Air travel top 'web-enabled' sector

The air transport industry is tops for using tech and the web, but they could save even more cash by taking it further, according to a survey by SITA, a provider of IT business solutions and communication services to airlines.

Paul Coby, SITA's chairman, said: "The air transport industry has now become the world's first truly web-enabled industry," Coby said. "IT enabled airlines to make both major savings and improve customer service after 9/11. But in these challenging times with oil at over $130 [65] a barrel, there is now an even more urgent need to deploy technology to serve airline customers, save costs, and to equip airline staff with effective technology to do their jobs better."

The survey showed that the main reasons airlines invest in technology are to reduce costs (62 per cent), improve customer service (54 per cent), to enable new revenue opportunities (45 per cent), and to improve workforce productivity (40 per cent).

One of the biggest technological money-savers is online sales of tickets, saving airlines about $2 billion (1 billion) a year in distribution costs. However, only about 1 in 4 airlines worldwide offer the option for customers to buy their tickets online, a service that SITA said is one of the more important technological steps for airlines looking to save money.

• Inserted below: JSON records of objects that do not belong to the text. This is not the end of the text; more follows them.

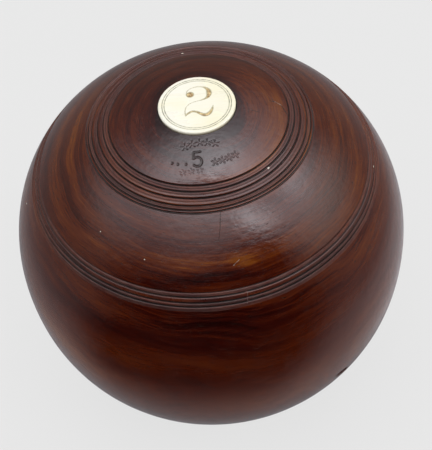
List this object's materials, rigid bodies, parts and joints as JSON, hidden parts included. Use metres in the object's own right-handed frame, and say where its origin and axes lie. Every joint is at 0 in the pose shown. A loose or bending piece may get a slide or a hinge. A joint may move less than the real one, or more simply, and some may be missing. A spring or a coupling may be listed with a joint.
{
  "type": "wooden lawn bowl",
  "caption": "Turned hardwood lawn bowl with bands of grooves on both sides and an engraved pale disc let into the middle of each side.",
  "frame": {"origin": "middle of the flat face of the larger lower disc, on the surface that the bowl stands on", "axes": "+Z is the turning axis, up through the smaller numbered disc; the numerals stand upright along +Y"},
  "size_m": [0.127, 0.127, 0.1199],
  "materials": {
    "wood": "old polished dense hardwood, red-brown with dark streaks, glossy, fine scratches",
    "disc": "polished ivory-coloured disc, slightly yellowed",
    "cement": "dull dark cement",
    "numeral_colour": "worn tan engraving colour",
    "line_colour": "dull grey-green grime in a turned line"
  },
  "bodies": {
    "root": {"bowl_body": "wood", "bias_disc": "disc", "bias_disc_cement": "cement", "bias_numeral_fill": "numeral_colour", "bias_outer_line_fill": "line_colour", "bias_inner_line_fill": "line_colour", "plain_disc": "disc", "plain_disc_cement": "cement", "plain_numeral_fill": "numeral_colour", "plain_outer_line_fill": "line_colour", "plain_inner_line_fill": "line_colour"}
  },
  "joints": []
}
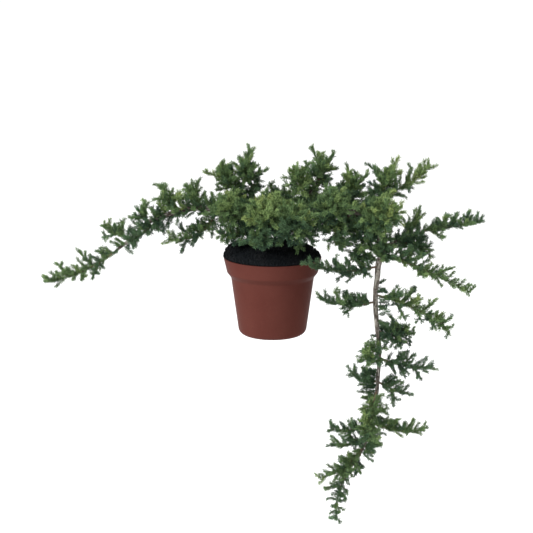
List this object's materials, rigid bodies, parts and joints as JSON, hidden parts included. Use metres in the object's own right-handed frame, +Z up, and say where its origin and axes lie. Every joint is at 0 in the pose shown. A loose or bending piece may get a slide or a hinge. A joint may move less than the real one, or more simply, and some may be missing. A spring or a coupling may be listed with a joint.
{
  "type": "potted juniper bonsai",
  "caption": "Small creeping juniper bonsai in a round nursery pot: bushy crown, arching left bough and a long bough that hangs down on the right.",
  "frame": {"origin": "centre of the pot's flat underside", "axes": "+Z up; +X towards the side of the long hanging bough; -Y towards the front"},
  "size_m": [0.446, 0.1783, 0.3941],
  "materials": {
    "pot": "satin terracotta-coloured plastic",
    "soil": "loose dark potting mix; stands in for moist peaty compost",
    "bark": "thin, flaking grey-brown bark",
    "foliage_deep": "older blue-green needles",
    "foliage_mid": "green needles",
    "foliage_fresh": "young yellow-green needles"
  },
  "bodies": {
    "root": {"pot": "pot", "soil": "soil", "trunk": "bark", "bough_left": "bark", "bough_left_outer": "bark", "bough_right": "bark", "bough_cascade": "bark", "bough_far_right": "bark", "bough_upper_right": "bark", "bough_crown_right": "bark", "bough_front": "bark", "bough_back": "bark", "foliage_left_tip": "foliage_fresh", "foliage_left_outer": "foliage_mid", "foliage_left_shoulder": "foliage_mid", "foliage_left_low_twig": "foliage_deep", "foliage_left_crest_outer": "foliage_fresh", "foliage_left_crest_inner": "foliage_mid", "foliage_left_loop": "foliage_deep", "foliage_crown_left": "foliage_mid", "foliage_crown_top": "foliage_mid", "foliage_crown_front_left": "foliage_mid", "foliage_crown_skirt_left": "foliage_deep", "foliage_crown_front": "foliage_fresh", "foliage_crown_front_low": "foliage_deep", "foliage_crown_front_right": "foliage_deep", "foliage_crown_dip": "foliage_fresh", "foliage_crown_right_inner": "foliage_fresh", "foliage_crown_right_top": "foliage_mid", "foliage_crown_skirt_right": "foliage_deep", "foliage_crown_back_left": "foliage_mid", "foliage_crown_back": "foliage_mid", "foliage_crown_back_low": "foliage_deep", "foliage_crown_back_right": "foliage_mid", "foliage_right_top": "foliage_mid", "foliage_right_front": "foliage_mid", "foliage_right_low_inner": "foliage_mid", "foliage_right_front_low": "foliage_mid", "foliage_right_front_outer": "foliage_fresh", "foliage_right_back": "foliage_mid", "foliage_upper_right": "foliage_mid", "foliage_upper_right_tip": "foliage_fresh", "foliage_far_right_inner": "foliage_deep", "foliage_far_right_tip": "foliage_mid", "foliage_right_low": "foliage_deep", "foliage_low_right_tip": "foliage_fresh", "foliage_hanging_left_1": "foliage_deep", "foliage_hanging_left_2": "foliage_deep", "foliage_hanging_left_3": "foliage_deep", "foliage_hanging_left_4": "foliage_deep", "foliage_hanging_left_5": "foliage_mid", "foliage_hanging_left_6": "foliage_fresh", "foliage_hanging_right_1": "foliage_mid", "foliage_hanging_right_2": "foliage_deep", "foliage_hanging_right_3": "foliage_deep", "foliage_hanging_right_4": "foliage_deep", "foliage_hanging_right_5": "foliage_fresh", "foliage_hanging_front": "foliage_mid", "foliage_hanging_sleeve": "foliage_fresh", "foliage_hanging_tip": "foliage_fresh"}
  },
  "joints": []
}
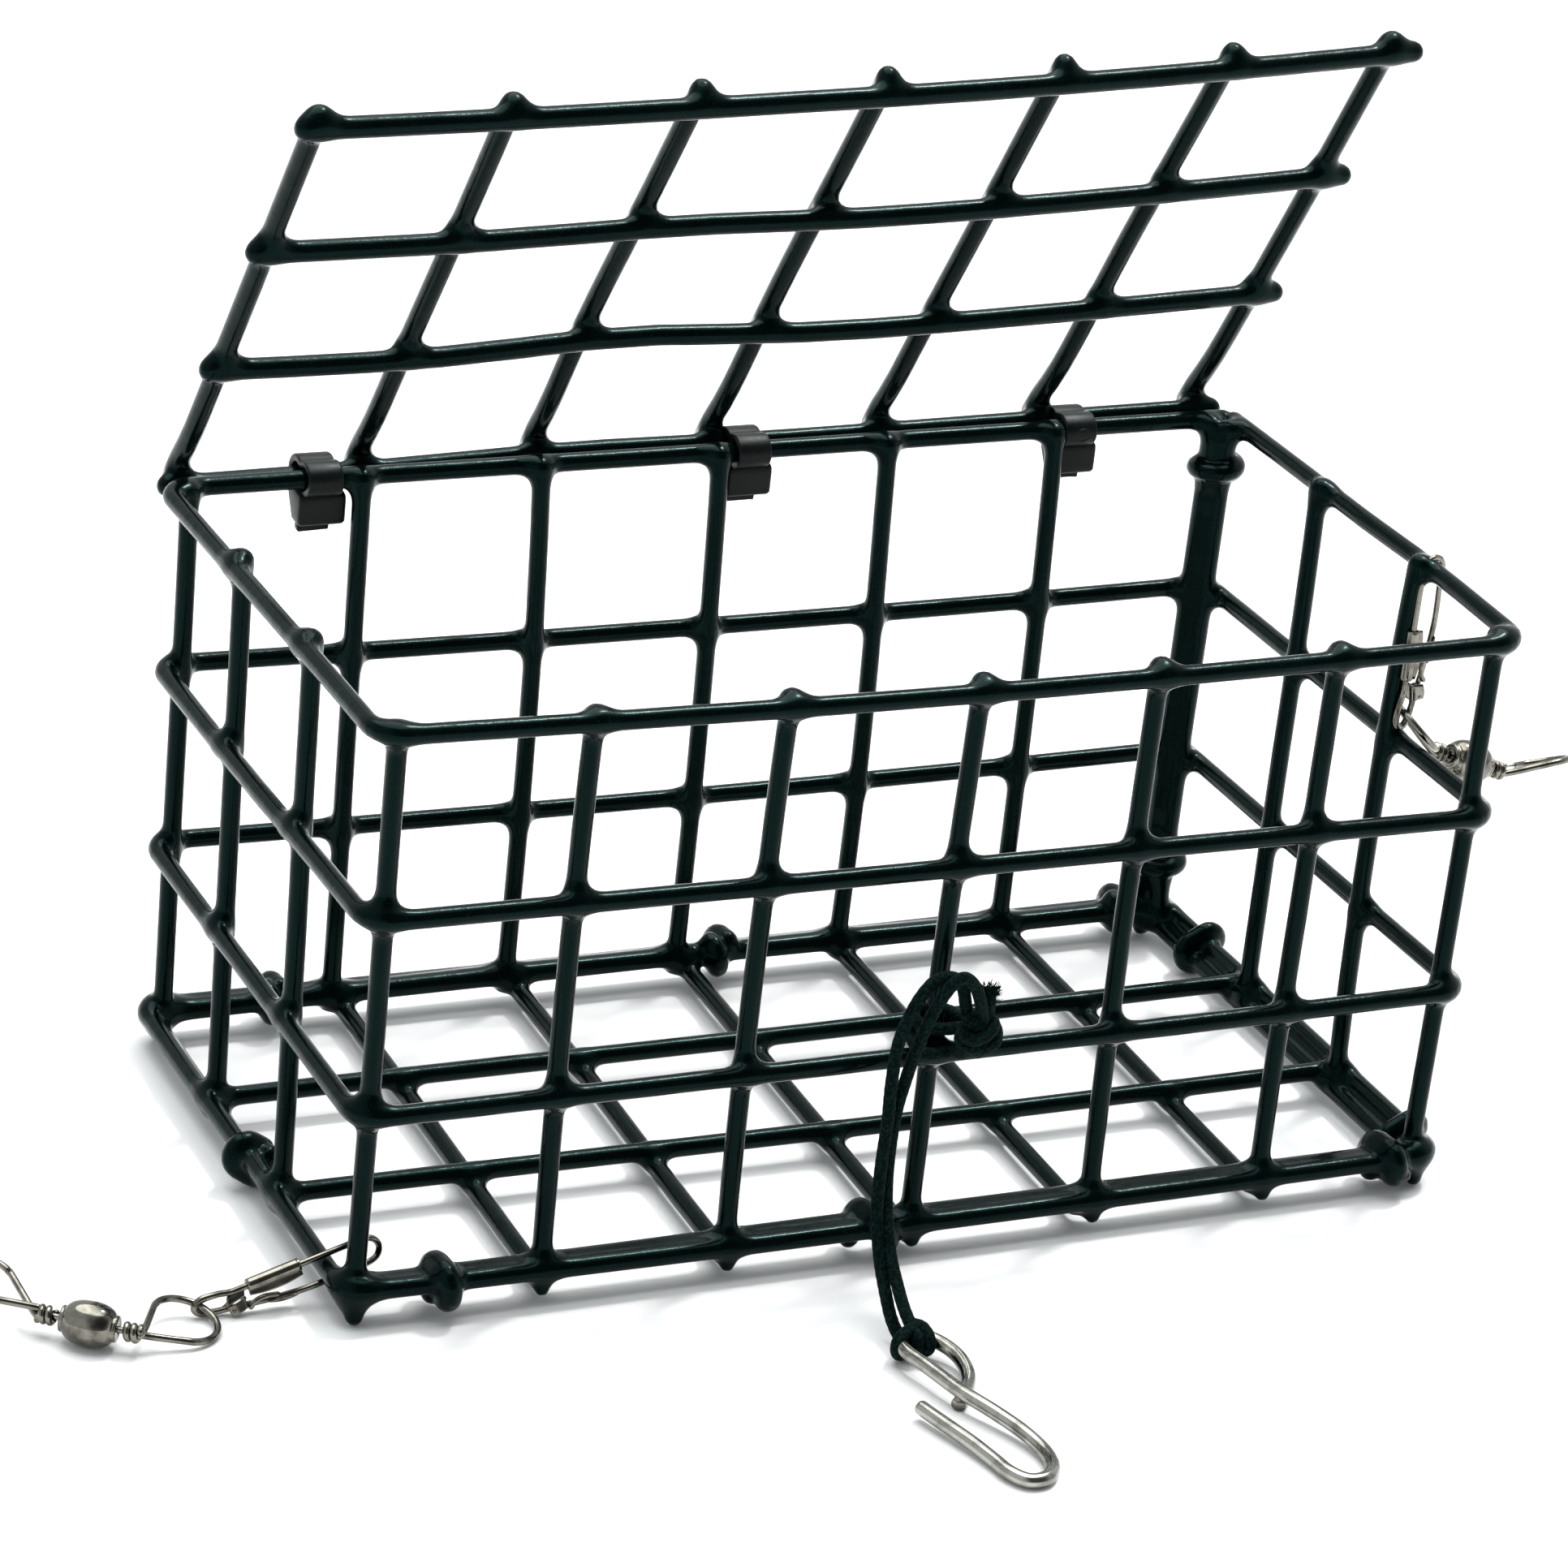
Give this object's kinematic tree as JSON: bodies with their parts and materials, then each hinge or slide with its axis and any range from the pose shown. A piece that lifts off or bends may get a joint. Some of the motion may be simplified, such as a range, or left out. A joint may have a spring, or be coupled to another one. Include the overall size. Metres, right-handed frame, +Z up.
{
  "type": "crab trap",
  "caption": "Small rectangular wire crab trap: a dipped wire cage with a hinged wire lid, cable-tie hinges, an elastic closing cord with a hook, and snap swivels on the ends.",
  "frame": {"origin": "middle of the cage's base, on the plane that its feet stand on", "axes": "+X along the cage to its right end, +Y from the front to the hinge side, +Z up"},
  "size_m": [0.2298, 0.1421, 0.1457],
  "materials": {
    "vinyl_wire": "steel wire dipped in thick glossy green-black vinyl",
    "tie_nylon": "satin black nylon",
    "elastic": "black braided elastic cord",
    "stainless": "drawn stainless wire",
    "black_nickel": "black nickel plate, slightly worn"
  },
  "bodies": {
    "cage": {"hoop_1": "vinyl_wire", "hoop_2": "vinyl_wire", "hoop_3": "vinyl_wire", "hoop_4": "vinyl_wire", "upright_1": "vinyl_wire", "upright_2": "vinyl_wire", "upright_3": "vinyl_wire", "upright_4": "vinyl_wire", "upright_5": "vinyl_wire", "upright_6": "vinyl_wire", "upright_7": "vinyl_wire", "upright_8": "vinyl_wire", "upright_9": "vinyl_wire", "upright_10": "vinyl_wire", "upright_11": "vinyl_wire", "upright_12": "vinyl_wire", "upright_13": "vinyl_wire", "upright_14": "vinyl_wire", "upright_15": "vinyl_wire", "upright_16": "vinyl_wire", "upright_17": "vinyl_wire", "upright_18": "vinyl_wire", "upright_19": "vinyl_wire", "floor_long_1": "vinyl_wire", "floor_long_2": "vinyl_wire", "floor_long_3": "vinyl_wire", "floor_long_4": "vinyl_wire", "floor_cross_1": "vinyl_wire", "floor_cross_2": "vinyl_wire", "floor_cross_3": "vinyl_wire", "floor_cross_4": "vinyl_wire", "floor_cross_5": "vinyl_wire", "floor_cross_6": "vinyl_wire", "floor_cross_7": "vinyl_wire", "hinge_ties": "tie_nylon", "panel_clips": "vinyl_wire", "elastic_cord": "elastic"},
    "lid": {"lid_long_1": "vinyl_wire", "lid_long_2": "vinyl_wire", "lid_long_3": "vinyl_wire", "lid_long_4": "vinyl_wire", "lid_cross_1": "vinyl_wire", "lid_cross_2": "vinyl_wire", "lid_cross_3": "vinyl_wire", "lid_cross_4": "vinyl_wire", "lid_cross_5": "vinyl_wire", "lid_cross_6": "vinyl_wire", "lid_cross_7": "vinyl_wire"},
    "hook": {"hook": "stainless"},
    "left_snap": {"snap_wire_left": "black_nickel", "snap_plate_left": "black_nickel"},
    "left_eye": {"snap_eye_left": "black_nickel"},
    "left_barrel": {"barrel_left": "black_nickel"},
    "left_line_eye": {"line_eye_left": "black_nickel"},
    "right_snap": {"snap_wire_right": "black_nickel", "snap_plate_right": "black_nickel"},
    "right_eye": {"snap_eye_right": "black_nickel"},
    "right_barrel": {"barrel_right": "black_nickel"},
    "right_line_eye": {"line_eye_right": "black_nickel"}
  },
  "joints": [
    {"name": "lid_hinge", "type": "hinge", "parent": "cage", "child": "lid", "pos_m": [0, 0.04261, 0.0784], "axis": [-1, 0, 0], "range_deg": [-52, 103]},
    {"name": "hook_lift", "type": "hinge", "parent": "cage", "child": "hook", "pos_m": [-0.0102, -0.0607, 0.0032], "axis": [-1, 0, 0], "range_deg": [0, 60]},
    {"name": "left_snap_swing", "type": "hinge", "parent": "cage", "child": "left_snap", "pos_m": [-0.07791, -0.0326, 0.0044], "axis": [0, 0, 1], "range_deg": [0, 35]},
    {"name": "left_eye_swing", "type": "hinge", "parent": "left_snap", "child": "left_eye", "pos_m": [-0.0934, -0.0326, 0.0016], "axis": [0, 0, 1], "range_deg": [-15, 15]},
    {"name": "left_barrel_spin", "type": "hinge", "parent": "left_eye", "child": "left_barrel", "pos_m": [-0.1075, -0.0352, 0.00285], "axis": [0.8, -0.6, 0], "continuous": true},
    {"name": "left_line_eye_spin", "type": "hinge", "parent": "left_barrel", "child": "left_line_eye", "pos_m": [-0.1075, -0.0352, 0.00285], "axis": [0.8, -0.6, 0], "continuous": true},
    {"name": "right_snap_swing", "type": "hinge", "parent": "cage", "child": "right_snap", "pos_m": [0.07791, -0.0156, 0.0788], "axis": [0, -1, 0], "range_deg": [0, 80]},
    {"name": "right_eye_swing", "type": "hinge", "parent": "right_snap", "child": "right_eye", "pos_m": [0.0768, -0.0163, 0.0586], "axis": [-0.2588, 0.9659, 0], "range_deg": [-25, 0]},
    {"name": "right_barrel_spin", "type": "hinge", "parent": "right_eye", "child": "right_barrel", "pos_m": [0.0912, -0.0115, 0.0482], "axis": [-0.9309, -0.0601, 0.3603], "continuous": true},
    {"name": "right_line_eye_spin", "type": "hinge", "parent": "right_barrel", "child": "right_line_eye", "pos_m": [0.0912, -0.0115, 0.0482], "axis": [-0.9309, -0.0601, 0.3603], "continuous": true}
  ]
}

"A very important source of revenues is clearly being lost to those airlines not using web selling at a time when everyone in the industry needs to maximize returns on their IT spending," Coby said.

The survey revealed that airlines currently spend an average of $11 billion (5.5 billion) on IT investments, a five per cent increase from last year. Airlines are spending 63 per cent of that money on passenger processing and services, 44 per cent on aircraft management and operations, 34 per cent on passenger security, and 21 per cent on employee security.

Passenger services already in place mostly consist of self-service technology. Over half the airlines offer web check-in, 21 per cent offer self-boarding kiosks, 1 in 4 offer online trip-change services, and 12 per cent offer lost baggage self-services.

Some 21 per cent of airlines also offer mobile phone check-in services, and while only one per cent of passengers currently use this service, airlines are forecasting that use will increase by next year when over half of airlines will offer the option.